Tuesday, February 23, 2010

Rock-A-Bye, Baby...

I’m an insomniac. So are my father, all of my brothers, and every one of my children. Considering our familiarity with the wee hours, our family tree must have several vampires and an owl or two. According to our natural rhythms, it is much more likely to find us still up at six in the morning than just getting up at that hour--which makes participating in the traditional world a constant battle. People who see that it’s bedtime, tuck in, and fall asleep until the alarm rings are a complete mystery to our kind, and make me crazy envious. One of the worst aspects of troubled sleep is lying awake staring into space, knowing that your chances to start the next morning well-rested are ticking relentlessly away.

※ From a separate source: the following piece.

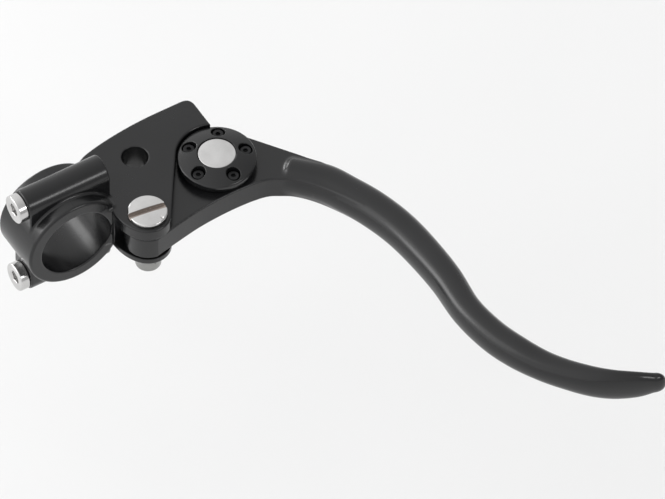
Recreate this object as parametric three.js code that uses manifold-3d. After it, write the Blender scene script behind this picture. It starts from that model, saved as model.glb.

Another equally awful component is the anxiety that develops early in the evening as you contemplate the approach of your nightly war against sleeplessness. So, when my kids have dawdled or stalled in the bedtime process, I have always had to fight my inner demons and try to second-guess myself. Is it just normal kid foot-dragging or are they beginning to dread the bed? Do I force the issue in the name of consistent parenting, or am I more flexible since I know how they feel? Mercer Mayer’s Just Go To Bed follows Little Critter through reluctant bedtime preparations, including annoying an exasperated dad. I understand kids need sleep, but, speaking as a lifelong nocturnist, you can only count just so many sheep.